Equality keeps us honest. Our peers tell us who we are and how we are doing, providing that service in personal life that a free press does in a functioning society. Inequality creates liars and delusion. The powerless need to dissemble—that’s how slaves, servants, and women got the reputation of being liars—and the powerful grow stupid on the lies they require from their subordinates and on the lack of need to know about others who are nobody, who don’t count, who’ve been silenced or trained to please. This is why I always pair privilege with obliviousness; obliviousness is privilege’s form of deprivation. When you don’t hear others, you don’t imagine them, they become unreal, and you are left in the wasteland of a world with only yourself in it, and that surely makes you starving, though you know not for what, if you have ceased to imagine others exist in any true deep way that matters. This is about a need for which we hardly have language or at least not a familiar conversation.

A man who wished to become the most powerful man in the world, and by happenstance and intervention and a series of disasters was granted his wish. Surely he must have imagined that more power meant more flattery, a grander image, a greater hall of mirrors reflecting back his magnificence. But he misunderstood power and prominence.
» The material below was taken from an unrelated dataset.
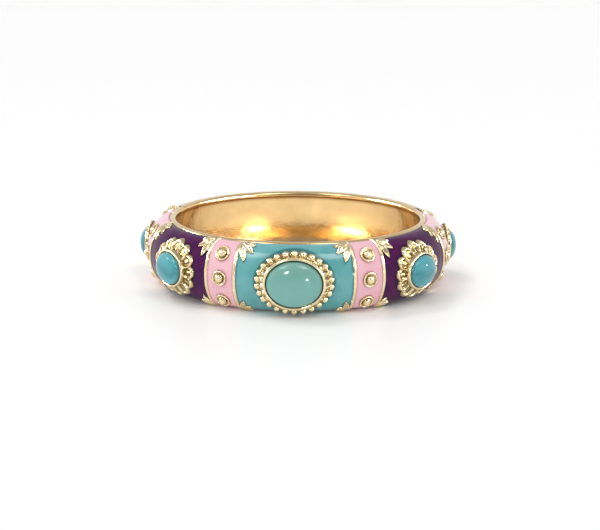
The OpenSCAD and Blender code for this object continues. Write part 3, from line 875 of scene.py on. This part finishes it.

This man had bullied friends and acquaintances, wives and servants, and he bullied facts and truths, insistent that he was more than they were, than it is, that it too must yield to his will. It did not, but the people he bullied pretended that it did. Or perhaps it was that he was a salesman, throwing out one pitch after another, abandoning each one as soon as it left his mouth. A hungry ghost always wants the next thing, not the last thing.

This one imagined that the power would repose within him and make him great, a Midas touch that would turn all to gold. But the power of the presidency was what it had always been: a system of cooperative relationships, a power that rested on people’s willingness to carry out the orders the president gave, and a willingness that came from that president’s respect for rule of law, truth, and the people. A man who gives an order that is not followed has his powerlessness hung out like dirty laundry. One day earlier this year, one of this president’s minions announced that the president’s power would not be questioned. There are tyrants who might utter such a statement and strike fear into those beneath him, because they have installed enough fear.
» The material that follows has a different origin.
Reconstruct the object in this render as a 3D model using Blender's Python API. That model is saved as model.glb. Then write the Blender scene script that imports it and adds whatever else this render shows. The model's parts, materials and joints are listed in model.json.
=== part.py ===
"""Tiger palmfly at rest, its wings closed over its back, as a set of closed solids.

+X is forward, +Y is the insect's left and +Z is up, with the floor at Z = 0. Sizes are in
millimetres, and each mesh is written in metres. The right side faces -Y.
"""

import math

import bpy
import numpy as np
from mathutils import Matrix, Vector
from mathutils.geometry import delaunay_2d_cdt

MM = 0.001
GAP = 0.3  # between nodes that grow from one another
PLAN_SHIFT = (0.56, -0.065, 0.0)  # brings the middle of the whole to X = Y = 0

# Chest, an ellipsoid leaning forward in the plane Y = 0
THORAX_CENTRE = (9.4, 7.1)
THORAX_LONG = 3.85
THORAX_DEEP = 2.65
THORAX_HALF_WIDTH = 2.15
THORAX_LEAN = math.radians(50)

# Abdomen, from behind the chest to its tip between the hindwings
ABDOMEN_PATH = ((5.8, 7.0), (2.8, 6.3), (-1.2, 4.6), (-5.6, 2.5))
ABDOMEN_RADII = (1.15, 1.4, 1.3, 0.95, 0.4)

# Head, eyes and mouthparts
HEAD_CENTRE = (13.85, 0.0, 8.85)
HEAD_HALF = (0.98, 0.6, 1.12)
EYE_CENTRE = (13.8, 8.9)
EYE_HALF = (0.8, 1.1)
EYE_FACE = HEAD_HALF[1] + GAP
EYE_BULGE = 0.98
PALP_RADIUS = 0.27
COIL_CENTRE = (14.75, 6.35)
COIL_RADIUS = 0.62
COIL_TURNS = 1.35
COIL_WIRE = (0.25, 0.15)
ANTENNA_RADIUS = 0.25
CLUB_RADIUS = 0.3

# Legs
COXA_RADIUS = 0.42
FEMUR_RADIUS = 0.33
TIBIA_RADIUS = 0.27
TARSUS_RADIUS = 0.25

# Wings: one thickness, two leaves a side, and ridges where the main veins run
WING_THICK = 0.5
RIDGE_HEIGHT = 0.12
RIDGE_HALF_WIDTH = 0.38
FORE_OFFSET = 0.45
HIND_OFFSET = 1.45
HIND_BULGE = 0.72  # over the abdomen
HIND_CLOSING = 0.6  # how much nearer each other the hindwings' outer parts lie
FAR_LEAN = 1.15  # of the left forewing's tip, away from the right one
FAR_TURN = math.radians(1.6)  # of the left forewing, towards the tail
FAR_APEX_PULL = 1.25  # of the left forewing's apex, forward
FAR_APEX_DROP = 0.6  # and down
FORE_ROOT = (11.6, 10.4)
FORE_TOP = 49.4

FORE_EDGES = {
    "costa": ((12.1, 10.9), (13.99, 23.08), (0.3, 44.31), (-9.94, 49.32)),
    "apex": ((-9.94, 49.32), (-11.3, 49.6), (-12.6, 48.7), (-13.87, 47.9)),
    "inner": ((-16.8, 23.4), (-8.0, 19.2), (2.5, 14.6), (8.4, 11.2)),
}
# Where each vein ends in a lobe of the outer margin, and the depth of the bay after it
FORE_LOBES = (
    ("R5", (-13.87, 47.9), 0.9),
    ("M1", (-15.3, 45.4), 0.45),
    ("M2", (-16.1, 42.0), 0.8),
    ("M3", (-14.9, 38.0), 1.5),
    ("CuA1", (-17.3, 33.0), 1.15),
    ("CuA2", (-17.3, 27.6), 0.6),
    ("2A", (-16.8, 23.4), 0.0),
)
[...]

A true tyrant does not depend on cooperative power but has a true power of command, enforced by thugs, goons, Stasi, the SS, or death squads. A true tyrant has subordinated the system of government and made it loyal to himself rather than to the system of laws or the ideals of the country. This would-be tyrant didn’t understand that he was in a system where many in government, perhaps most beyond the members of his party in the legislative branch, were loyal to law and principle and not to him. His minion announced the president would not be questioned, and we laughed. He called in, like courtiers, the heads of the FBI, of the NSA, and the director of national intelligence to tell them to suppress evidence, to stop investigations and found that their loyalty was not to him. He found out to his chagrin that we were still something of a democracy, and that the free press could not be so easily stopped, and the public itself refused to be cowed and mocks him earnestly at every turn.

A true tyrant sits beyond the sea in Pushkin’s country. He corrupts elections in his country, eliminates his enemies with bullets, poisons, with mysterious deaths made to look like accidents—he spread fear and bullied the truth successfully, strategically. Though he too had overreached with his intrusions into the American election, and what he had hoped would be invisible caused the whole world to scrutinize him and his actions and history and impact with concern and even fury. Russia may have ruined whatever standing and trust it has, may have exposed itself, with this intervention in the US and then European elections.

The American buffoon’s commands were disobeyed, his secrets leaked at such a rate his office resembled the fountains at Versailles or maybe just a sieve (this spring there was an extraordinary piece in the Washington Post with thirty anonymous sources), his agenda was undermined even by a minority party that was not supposed to have much in the way of power, the judiciary kept suspending his executive orders, and scandals erupted like boils and sores. Instead of the dictator of the little demimondes of beauty pageants, casinos, luxury condominiums, fake universities offering fake educations with real debt, fake reality tv in which he was master of the fake fate of others, an arbiter of all worth and meaning, he became fortune’s fool.

He is, as of this writing, the most mocked man in the world. After the women’s march on January 21st, people joked that he had been rejected by more women in one day than any man in history; he was mocked in newspapers, on television, in cartoons, was the butt of a million jokes, and his every tweet was instantly met with an onslaught of attacks and insults by ordinary citizens gleeful to be able to speak sharp truth to bloated power.

He is the old fisherman’s wife who wished for everything and sooner or later he will end up with nothing. The wife sitting in front of her hovel was poorer after her series of wishes, because she now owned not only her poverty but her mistakes and her destructive pride, because she might have been otherwise, but brought power and glory crashing down upon her, because she had made her bed badly and was lying in it.

The man in the white house sits, naked and obscene, a pustule of ego, in the harsh light, a man whose grasp exceeded his understanding, because his understanding was dulled by indulgence. He must know somewhere below the surface he skates on that he has destroyed his image, and like Dorian Gray before him, will be devoured by his own corrosion in due time too. One way or another this will kill him, though he may drag down millions with him. One way or another, he knows he has stepped off a cliff, pronounced himself king of the air, and is in freefall. Another dungheap awaits his landing; the dung is all his; when he plunges into it he will be, at last, a self-made man.